通过温家宝为熊德明的丈夫讨薪,中国社会获得了一个新的顶礼膜拜的格式,获得了一个政治化倾向中本质上是个伪命题的道德示范的模本,获得了一个泛神化当中又一个众志成城的起哄对象。

一时间,农民工被抽象化成为一个神坛上的祭品,一个神圣不可侵犯的概念化人群,成为当代中国社会苦难的最大的承载着,肩负着中国特色的十字架赴汤蹈火一往无前。谁要是敢于对农民工说个“不”字就会招致为富不仁或者嫌贫爱富欺软怕硬惨无人道等等口水洗劫,进入万劫不复的深渊。看看当下的社会舆论、特别是所谓主流媒体,每逢谈及农民工,都是唯唯诺诺小心翼翼倍加呵护,成全着全社会的农民工拜物教。

于是,我们看到社会上越来越多的利益集团打着维护农民工权益的旗号干着掩耳盗铃的勾当,一个个脑满肠肥的暴发户刹那间摇身一变开始悲天悯人地以居高临下的姿态当仁不让充当起了农民工的代言人,完成了对农民工话语权的另类剥夺。
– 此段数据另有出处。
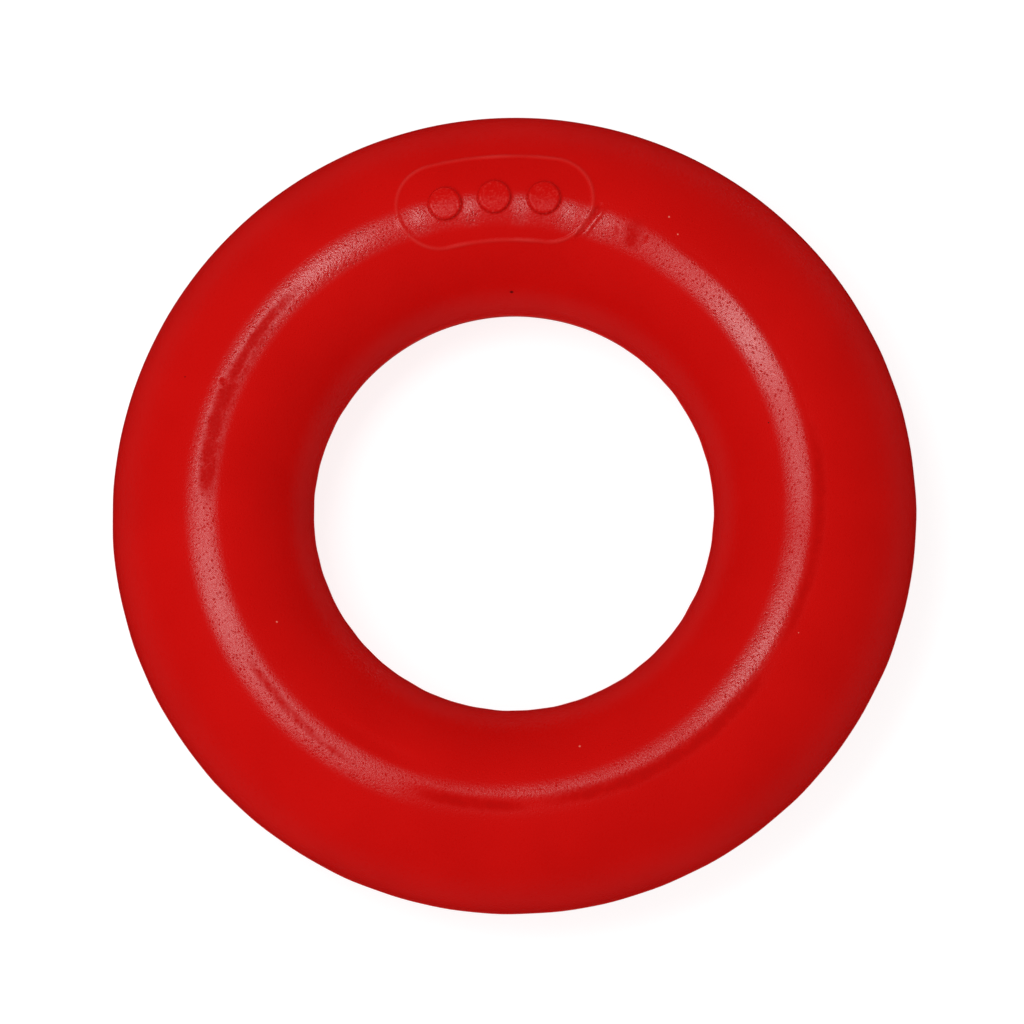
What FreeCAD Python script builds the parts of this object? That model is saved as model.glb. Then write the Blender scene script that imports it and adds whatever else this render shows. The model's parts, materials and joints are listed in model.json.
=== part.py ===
"""A finger exerciser: one solid rubber ring, squeezed in the hand or stretched open by the fingers.

The ring is a torus lying flat. Its axis is +Z, and the origin is under its centre, on the surface that
it lies on. It is compression moulded between two plates that meet at the equator of the tube, so a fine
trimmed land runs round the outside of the ring and round its hole. The engraving of the top plate leaves
a raised mark on the crest, on the +Y side: a row of dots in a curved frame with round ends. The plates
part along Z, so the walls of everything raised are vertical.
"""
import FreeCAD, Part
import math
import os
import Sketcher
from FreeCAD import Vector

OUTPUT_FOLDER = "parts"

# Driving dimensions, in millimetres and degrees.
DIMENSIONS = {
    "outer_diameter": 70,
    "hole_diameter": 35,
    "land_width": 0.5,
    "land_height": 0.1,
    "frame_end_angle": 10.6,
    "frame_width": 7.6,
    "frame_line_width": 0.3,
    "frame_line_height": 0.12,
    "dot_diameter": 2.8,
    "dot_height": 0.3,
    "dot_edge_radius": 0.1,
    "dot_pitch_angle": 9.4,
}
DOTS_EACH_SIDE = 1  # of the dot in the middle

# The two radii of the torus, as expressions to bind sizes to and as numbers to draw sketches with.
TUBE_RADIUS = "(dimensions.outer_diameter - dimensions.hole_diameter) / 4"
RING_RADIUS = "(dimensions.outer_diameter + dimensions.hole_diameter) / 4"
tube_radius = (DIMENSIONS["outer_diameter"] - DIMENSIONS["hole_diameter"]) / 4
ring_radius = (DIMENSIONS["outer_diameter"] + DIMENSIONS["hole_diameter"]) / 4

UP = Vector(0, 0, 1)
ROOT = (-1, 1)  # a sketch's own origin, as a constraint names it
START, END, CENTRE = 1, 2, 3  # the points of an arc, as a constraint names them

doc = FreeCAD.newDocument("finger_exerciser")


def make_sheet():
    """The spreadsheet of driving dimensions, each in a cell with an alias of its own."""
    sheet = doc.addObject("Spreadsheet::Sheet", "dimensions")
    for row, (alias, number) in enumerate(DIMENSIONS.items(), start=1):
        sheet.set(f"A{row}", alias)
        sheet.set(f"B{row}", str(number))
        sheet.setAlias(f"B{row}", alias)
    doc.recompute()


def add(kind, label, **expressions):
    """An object of the document with properties bound to expressions. Two underlines stand for a dot."""
    feature = doc.addObject(kind, label)
    feature.Label = label
    for name, expression in expressions.items():
        feature.setExpression(name.replace("__", "."), expression)
    return feature


def fuse(label, *pieces):
    """The pieces as one."""
    fusion = add("Part::MultiFuse", label)
    fusion.Shapes = list(pieces)
    return fusion


def combine(kind, label, base, tool):
    """A cut or a common of two objects."""
    result = add(kind, label)
    result.Base = base
    result.Tool = tool
    return result


def sketch_on(body, plane_role, label):
    """An empty sketch on one of the body's own origin planes."""
    sketch = body.newObject("Sketcher::SketchObject", label)
    plane = next(f for f in body.Origin.OriginFeatures if f.Role == plane_role)
    sketch.AttachmentSupport = [(plane, "")]
    sketch.MapMode = "FlatFace"
    return sketch


def size(sketch, kind, *places, drawn, bound):
    """A dimension of a sketch: the number that it is drawn at, and the expression that it is bound to."""
    number = sketch.addConstraint(Sketcher.Constraint(kind, *places, drawn))
    sketch.setExpression(f"Constraints[{number}]", bound)


def make_tube():
    """The rubber of the ring without its land and its mark: a circle turned about the axis."""
    body = add("PartDesign::Body", "tube")
    section = sketch_on(body, "XZ_Plane", "tube_section")
    circle = section.addGeometry(Part.Circle(Vector(ring_radius, tube_radius, 0), UP, tube_radius))
    size(section, "Radius", circle, drawn=tube_radius, bound=TUBE_RADIUS)
    size(section, "DistanceX", *ROOT, circle, CENTRE, drawn=ring_radius, bound=RING_RADIUS)
    size(section, "DistanceY", *ROOT, circle, CENTRE, drawn=tube_radius, bound=TUBE_RADIUS)
    turn = body.newObject("PartDesign::Revolution", "tube_turn")
    turn.Profile = section
    turn.ReferenceAxis = (section, ["V_Axis"])
    turn.Angle = 360
    return body


def make_land():
    """A washer at the equator. Its rims stand out of the tube, outside the ring and inside its hole."""
    disc, hole = (
        add(
            "Part::Cylinder",
            label,
            Radius=radius,
            Height="dimensions.land_width",
            Placement__Base__z=f"{TUBE_RADIUS} - dimensions.land_width / 2",
        )
        for label, radius in (
            ("land_disc", "dimensions.outer_diameter / 2 + dimensions.land_height"),
            ("land_hole", "dimensions.hole_diameter / 2 - dimensions.land_height"),
        )
    )
    return combine("Part::Cut", "land", disc, hole)


def trim_to_height(label, columns, height):
    """The part of some upright columns within a height of the tube's surface."""
    envelope = add(
        "Part::Torus",
        f"{label}_envelope",
        Radius1=RING_RADIUS,
        Radius2=f"{TUBE_RADIUS} + {height}",
        Placement__Base__z=TUBE_RADIUS,
    )
    return combine("Part::Common", label, columns, envelope)


def draw_frame_loop(sketch, half_width, half_width_bound):
    """A closed loop along the crest: two arcs about the ring's axis and a round end at each side."""
    spread = math.radians(DIMENSIONS["frame_end_angle"])
    right_angle, left_angle = math.pi / 2 - spread, math.pi / 2 + spread

    def arc(centre, radius, start, end):
        return sketch.addGeometry(Part.ArcOfCircle(Part.Circle(centre, UP, radius), start, end))

    def crest(angle):
        return Vector(ring_radius * math.cos(angle), ring_radius * math.sin(angle), 0)

    outer = arc(Vector(), ring_radius + half_width, right_angle, left_angle)
    inner = arc(Vector(), ring_radius - half_width, right_angle, left_angle)
    right = arc(crest(right_angle), half_width, right_angle - math.pi, right_angle)
    left = arc(crest(left_angle), half_width, left_angle, left_angle + math.pi)

    for concentric in (outer, inner):
        sketch.addConstraint(Sketcher.Constraint("Coincident", concentric, CENTRE, *ROOT))
    for joint in (
        (outer, START, right, END),
        (outer, END, left, START),
        (inner, START, right, START),
        (inner, END, left, END),
    ):
        sketch.addConstraint(Sketcher.Constraint("Tangent", *joint))

    outer_bound = f"{RING_RADIUS} + {half_width_bound}"
    inner_bound = f"{RING_RADIUS} - {half_width_bound}"
    size(sketch, "Radius", outer, drawn=ring_radius + half_width, bound=outer_bound)
    size(sketch, "Radius", inner, drawn=ring_radius - half_width, bound=inner_bound)
    for end in ((*ROOT, right, CENTRE), (left, CENTRE, *ROOT)):
        size(
            sketch,
            "DistanceX",
            *end,
            drawn=ring_radius * math.sin(spread),
            bound=f"{RING_RADIUS} * sin(dimensions.frame_end_angle * 1deg)",
        )


def make_frame_line():
    """The fine raised line round the mark, padded from the equator up through the crest."""
    body = add("PartDesign::Body", "frame_column", Placement__Base__z=TUBE_RADIUS)
    outline = sketch_on(body, "XY_Plane", "frame_outline")
    half_width = DIMENSIONS["frame_width"] / 2
    line_width = DIMENSIONS["frame_line_width"]
    draw_frame_loop(outline, half_width, "dimensions.frame_width / 2")
    draw_frame_loop(
        outline,
        half_width - line_width,
        "(dimensions.frame_width / 2 - dimensions.frame_line_width)",
    )
    rise = body.newObject("PartDesign::Pad", "frame_rise")
    rise.Profile = outline
    rise.setExpression("Length", f"2 * {TUBE_RADIUS}")
    return trim_to_height("frame_line", body, "dimensions.frame_line_height")


def make_dots():
    """The raised dots, evenly spaced along the crest about the +Y direction."""
    columns = []
    for place in range(-DOTS_EACH_SIDE, DOTS_EACH_SIDE + 1):
        turn = f"({place} * dimensions.dot_pitch_angle * 1deg)"
        columns.append(
            add(
                "Part::Cylinder",
                f"dot_column_{place + DOTS_EACH_SIDE + 1}",
                Radius="dimensions.dot_diameter / 2",
                Height=f"2 * {TUBE_RADIUS}",
                Placement__Base__x=f"{RING_RADIUS} * sin{turn}",
                Placement__Base__y=f"{RING_RADIUS} * cos{turn}",
                Placement__Base__z=TUBE_RADIUS,
            )
        )
    return trim_to_height("dots", fuse("dot_columns", *columns), "dimensions.dot_height")


def top_edges_of_dots(shape):
    """The numbers of the edges where the tops of the dots meet their walls."""
    top_radius = tube_radius + DIMENSIONS["dot_height"]
    tolerance = DIMENSIONS["dot_height"] / 100

    def at_top(point):
        across = math.hypot(point.x, point.y) - ring_radius
        return abs(math.hypot(across, point.z - tube_radius) - top_radius) < tolerance

    return [
        number
        for number, edge in enumerate(shape.Edges, start=1)
        if all(at_top(point) for point in edge.discretize(8))
    ]


def round_dots(moulding, label):
    """The moulding with the top edges of its dots rounded."""
    doc.recompute()
    radius = DIMENSIONS["dot_edge_radius"]
    fillet = add("Part::Fillet", label)
    fillet.Base = moulding
    fillet.Edges = [(number, radius, radius) for number in top_edges_of_dots(moulding.Shape)]
    return fillet


def check_document():
    """Stops if any object of the document failed."""
    doc.recompute()
    failed = [feature.Label for feature in doc.Objects if {"Invalid", "Error"} & set(feature.State)]
    if failed:
        raise SystemExit(f"these objects failed: {failed}")


def check_shape(sub_part):
    """Stops if a sub-part isn't one valid solid."""
    shape = sub_part.Shape
    if shape.isNull() or not shape.isValid() or len(shape.Solids) != 1:
        raise SystemExit(f"{sub_part.Label} isn't one valid solid")


make_sheet()
moulding = fuse("moulding", make_tube(), make_land(), make_frame_line(), make_dots())
sub_parts = [round_dots(moulding, "grip_ring")]

check_document()
for sub_part in sub_parts:
    check_shape(sub_part)

os.makedirs(OUTPUT_FOLDER, exist_ok=True)
for sub_part in sub_parts:
    sub_part.Shape.exportStep(os.path.join(OUTPUT_FOLDER, f"{sub_part.Label}.step"))
    print(f"{sub_part.Label}: {sub_part.Shape.Volume:.1f} mm3")
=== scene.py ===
import json
import math

import bpy
import numpy as np
from mathutils import Matrix, Vector

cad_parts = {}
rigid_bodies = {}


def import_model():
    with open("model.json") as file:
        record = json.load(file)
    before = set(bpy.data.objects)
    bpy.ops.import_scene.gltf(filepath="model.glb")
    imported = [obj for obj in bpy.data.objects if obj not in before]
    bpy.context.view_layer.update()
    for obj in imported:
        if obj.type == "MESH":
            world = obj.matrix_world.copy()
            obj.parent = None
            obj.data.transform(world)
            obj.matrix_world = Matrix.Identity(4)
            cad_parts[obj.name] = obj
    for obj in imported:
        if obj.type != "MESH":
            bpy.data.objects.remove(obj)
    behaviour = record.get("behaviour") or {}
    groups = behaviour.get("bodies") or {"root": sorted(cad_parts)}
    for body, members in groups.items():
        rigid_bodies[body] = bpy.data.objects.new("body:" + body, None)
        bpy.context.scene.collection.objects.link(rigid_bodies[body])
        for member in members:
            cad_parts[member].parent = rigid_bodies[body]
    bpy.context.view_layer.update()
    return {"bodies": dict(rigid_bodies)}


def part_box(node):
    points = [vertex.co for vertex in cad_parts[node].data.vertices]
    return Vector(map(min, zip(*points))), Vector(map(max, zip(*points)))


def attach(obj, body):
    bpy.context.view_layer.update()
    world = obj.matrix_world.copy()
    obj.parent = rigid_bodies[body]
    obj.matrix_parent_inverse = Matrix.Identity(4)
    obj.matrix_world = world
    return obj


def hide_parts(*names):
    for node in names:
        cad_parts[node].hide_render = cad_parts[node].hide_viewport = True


# A finger exerciser: one ring of deep red rubber on a pale floor, seen from nearly overhead.
# The ring is a torus with relief on its tube: what the mould gave it and what use has worn into it.
# Lengths are in metres. A bearing is an angle about the ring's axis in degrees, clockwise from the
# raised mark as seen from above. An offset is a length round the tube from its crest, outwards.

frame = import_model()

MM = 0.001
RING_NODE = "grip_ring"
BODY = next(iter(frame["bodies"]))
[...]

姑且不说作为城里人是否有资格为农民工代言,以及农民工是否需要这样的代言。如此叶公好龙的举动却是对被农民工那些负面行为加害者权利的蔑视,并衍生出更为宽广的违法乱纪。

幸好我一直生活在社会的最底层,到现在依然承受着改革开放的惨痛代价,赤身裸体迎接着形形色色可能的天灾人祸,两袖清风一贫如洗,媒体说我三无或者五无,反正没房没车没家没业嘛都没有,彻头彻尾一个边缘人,还够不上为富不仁的底蕴,更不会面对富人唯唯诺诺没了脊梁,只是权作弱势群体之间的鸡一嘴鸭一嘴罢了。
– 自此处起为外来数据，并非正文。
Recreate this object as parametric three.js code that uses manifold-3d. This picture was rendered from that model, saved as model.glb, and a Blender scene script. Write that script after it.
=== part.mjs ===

应该看到,作为所谓的理性经济人,农民工每个人也在追求自身利益的最大化。这种追求表现在诸多场合,比如在公交车上疯抢座位而将老弱病残挤到一旁视若无睹,公共场合里赤裸着上身脚放到别人的椅子靠背上若无其事,并排走在马路中间横冲直撞,随地吐痰大小便,餐馆里高谈阔论猜拳行令旁若无人,成群结队打家劫舍谋财害命甚至在黑社会中成为主力……我们当然可以中国特色语境当中所谓“极少数人”来模糊化其中的比例,但新中国成立以来第五次刑事犯罪高峰连续十几年挥之不去而农民工在其中的贡献率也是有目共睹的。

我一直认为,农民工是当今社会中的弱势群体;我更认为,当全社会因为温家宝的举动而给予农民工极大的关注之际,却在忽视着另外那些弱势群体,比如农民和城市贫困人口;我还认为,弱势与强势都是相对的和可以转化的,当农民工面对比他们更弱的群体并且胡作非为时,他们就是强势群体的行径了。

而此时,对农民工如此情境里的所作所为进行超乎法律乃至道德的偏袒呵护,不仅有违公正,对于农民工群体来说也是不负责任的。这样的社会风气会扩充政府失灵、市场失灵乃至国家失灵的领域,给行政不作为寻求遮羞布,通过树立农民工霸权寻求农民工腐败的社会空间,进而将制度供给方面的残缺固化到永远,以利于利益集团将社会不公制度化刚性化。